The absurd has its place on BBC news too. During recent bombing in Gaza the reports stated that "a Palestinian naval installation" was destroyed – although they don't have a single boat. Similarly, the buildings of the "military" were bombed. It is rather odd to describe the police in military terms, intimating that Palestinians have an army perhaps capable of attacking Israeli tanks or helicopters. The description of the targets in this fashion has more to do with justifying Israeli action than objective journalism. It is easier to accept Israeli bombing if the opponent is seen as a military target.
The BBC would like to be known for its objectivity and high quality journalism. However, it is obvious that it is not impervious to the same pressures found in commercial broadcasting networks, and in the case of the Israel/Palestine issue its coverage has shown a definite bias.
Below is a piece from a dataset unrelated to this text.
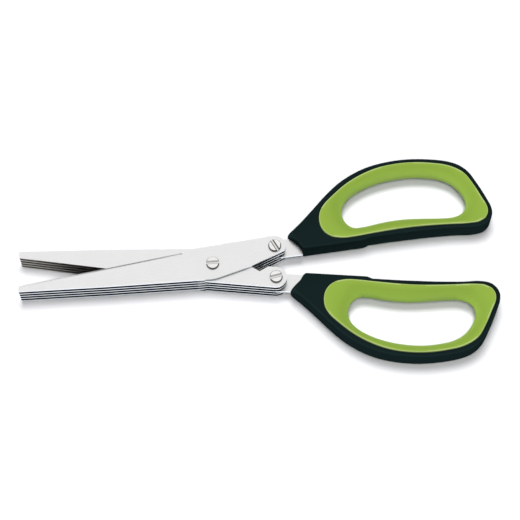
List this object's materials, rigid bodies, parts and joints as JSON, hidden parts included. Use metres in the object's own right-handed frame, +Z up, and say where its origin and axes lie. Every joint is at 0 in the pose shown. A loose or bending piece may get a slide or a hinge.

It is a dark blot on whatever reputation it claims to have.
But the BBC can take steps now to return to a proper journalistic role and apply a true sense of balance. First, given that the Israeli side employs a large body of capable and well-funded propagandists, the BBC should rectify this imbalance by seeking and even amplifying the voice of the more effective Palestinian spokesmen. Second, it should improve its contextual information and avoid jargon obviously tilted to the Israeli side. A litmus test of balanced interviews is to find its interviewers being as tough with the Israeli spokesmen as with the Palestinians. The BBC may once again deserve to be considered an objective news organization the day an interviewer questions an Israeli spokesman about the massacre at Jenin with the same indignant tone used to question Hanan Ashrawi.